529 plan provides Estate Tax Planning Benefits
Your 529 plan contributions may qualify for an annual gift tax exclusion of $19,000 per year for single filers and $38,000 a year for couples. The 529 plan is the only investment vehicle that allows you to contribute up to 5 years’ worth of gifts at once — for a maximum of $95,000 for a single filer and $190,000 for couples.
Other Family Members Can Contribute Too
Grandparents, as well as other family and friends, can make gifts to your 529 account. They can also set up their own 529 accounts and designate your child as a beneficiary. The grandparent-owned 529 account is now reportable on the FAFSA as parents’ assets.
Thanks to new rules under the FAFSA, grandparents no longer have to worry about the “financial aid trap.”. Grandparent 529 distributions are no longer included in students’ income and do not affect scholarship eligibility,
New for 2026: The 529-to-Roth IRA Rollover
One of the biggest historical “fears” is having too much money left in the account. The problem has been solved. Under the SECURE 2.0 Act, you can now roll over unused 529 funds into the beneficiary’s Roth IRA tax-free, provided:
- The account has been open for at least 15 years.

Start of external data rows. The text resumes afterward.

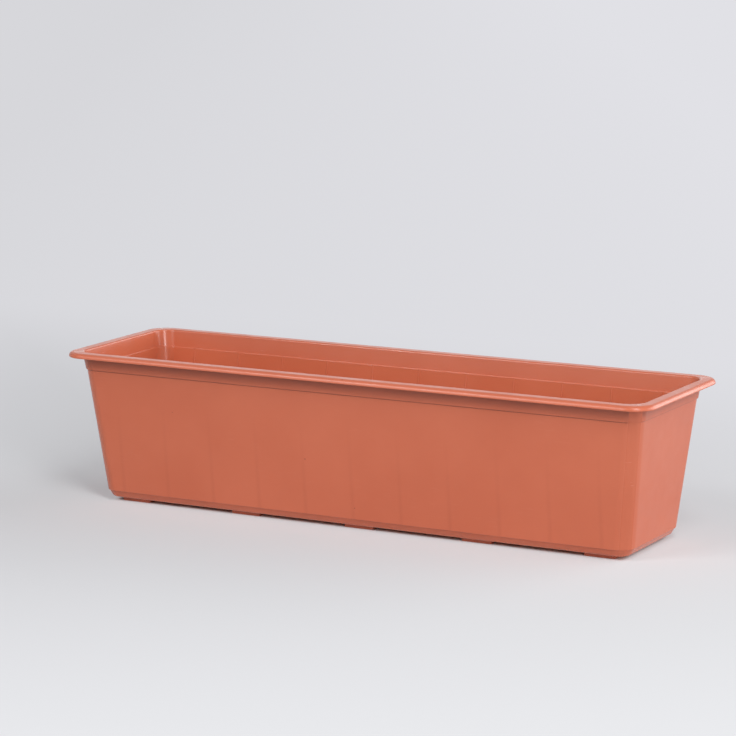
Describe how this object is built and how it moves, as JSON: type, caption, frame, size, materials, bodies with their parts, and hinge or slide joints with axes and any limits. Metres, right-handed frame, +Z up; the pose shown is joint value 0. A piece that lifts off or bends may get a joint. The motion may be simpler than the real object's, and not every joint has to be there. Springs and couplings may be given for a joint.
{
  "type": "window box planter",
  "caption": "Long tapered window box planter with a down-turned rim, inner stiffening ribs, raised feet and lift-out drain plugs.",
  "frame": {"origin": "on the floor under the middle of the box", "axes": "+X along the length, +Z up, -Y is the long side seen first"},
  "size_m": [0.6, 0.173, 0.145],
  "materials": {
    "trough_plastic": "satin injection-moulded polypropylene, terracotta colour",
    "plug_plastic": "satin injection-moulded polyethylene, terracotta colour"
  },
  "bodies": {
    "trough": {"trough": "trough_plastic"},
    "drain_plug_1": {"drain_plug_1": "plug_plastic"},
    "drain_plug_2": {"drain_plug_2": "plug_plastic"},
    "drain_plug_3": {"drain_plug_3": "plug_plastic"},
    "drain_plug_4": {"drain_plug_4": "plug_plastic"},
    "drain_plug_5": {"drain_plug_5": "plug_plastic"},
    "drain_plug_6": {"drain_plug_6": "plug_plastic"},
    "drain_plug_7": {"drain_plug_7": "plug_plastic"},
    "drain_plug_8": {"drain_plug_8": "plug_plastic"}
  },
  "joints": [
    {"name": "drain_plug_1_lift", "type": "slide", "parent": "trough", "child": "drain_plug_1", "axis": [0, 0, 1], "range_m": [0, 0.015]},
    {"name": "drain_plug_2_lift", "type": "slide", "parent": "trough", "child": "drain_plug_2", "axis": [0, 0, 1], "range_m": [0, 0.015]},
    {"name": "drain_plug_3_lift", "type": "slide", "parent": "trough", "child": "drain_plug_3", "axis": [0, 0, 1], "range_m": [0, 0.015]},
    {"name": "drain_plug_4_lift", "type": "slide", "parent": "trough", "child": "drain_plug_4", "axis": [0, 0, 1], "range_m": [0, 0.015]},
    {"name": "drain_plug_5_lift", "type": "slide", "parent": "trough", "child": "drain_plug_5", "axis": [0, 0, 1], "range_m": [0, 0.015]},
    {"name": "drain_plug_6_lift", "type": "slide", "parent": "trough", "child": "drain_plug_6", "axis": [0, 0, 1], "range_m": [0, 0.015]},
    {"name": "drain_plug_7_lift", "type": "slide", "parent": "trough", "child": "drain_plug_7", "axis": [0, 0, 1], "range_m": [0, 0.015]},
    {"name": "drain_plug_8_lift", "type": "slide", "parent": "trough", "child": "drain_plug_8", "axis": [0, 0, 1], "range_m": [0, 0.015]}
  ]
}
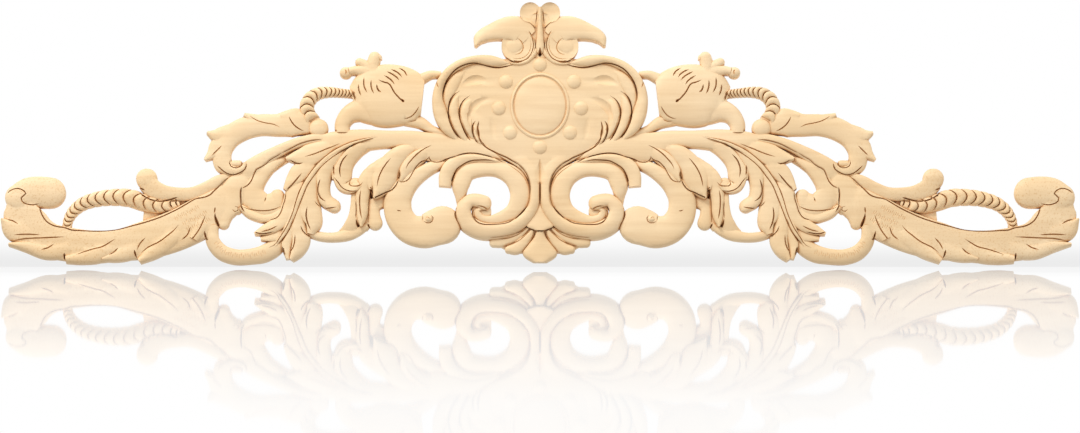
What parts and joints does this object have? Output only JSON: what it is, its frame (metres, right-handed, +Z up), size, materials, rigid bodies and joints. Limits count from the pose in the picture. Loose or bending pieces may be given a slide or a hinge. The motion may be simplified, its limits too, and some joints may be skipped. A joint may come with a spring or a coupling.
{
  "type": "carved wood applique",
  "caption": "Pierced carved wood ornament: a heart-shaped cartouche with oval medallion and beads between two mirrored wings of acanthus leaves, scrolls and flowers.",
  "frame": {"origin": "on the flat back, straight behind the centre of the oval medallion", "axes": "+X along the length to the right as seen from the front, +Y out of the flat back into the surface it is fixed to, +Z up towards the crest; the carving faces -Y"},
  "size_m": [1.0012, 0.0165, 0.2451],
  "materials": {
    "carved_wood": "unfinished pale wood, carved with gouges and left smooth, with fine grain running along the length"
  },
  "bodies": {
    "root": {"applique": "carved_wood"}
  },
  "joints": []
}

- The lifetime rollover limit is $35,000.
- Annual rollovers are subject to Roth IRA contribution limits (e.g., $7,500 in 2026).
Transfer funds to the ABLE Account.
Achieving a Better Life Experience (ABLE) account was first introduced in 2014. The ABLE account works similarly to a 529 plan with certain conditions. It allows parents of children with disabilities to save for qualified education, job training, healthcare, and living expenses.
Under the TCJA law, you can roll over 529 funds into an ABLE account without paying taxes or penalties.
Assign Extra Funds to Other Family Members
Finally, if your child or grandchild doesn’t need all the money or his or her education plans change, you can designate a new beneficiary penalty-free so long as they’re an eligible family member. Moreover, you can even use the extra funds for your personal education and learning new skills.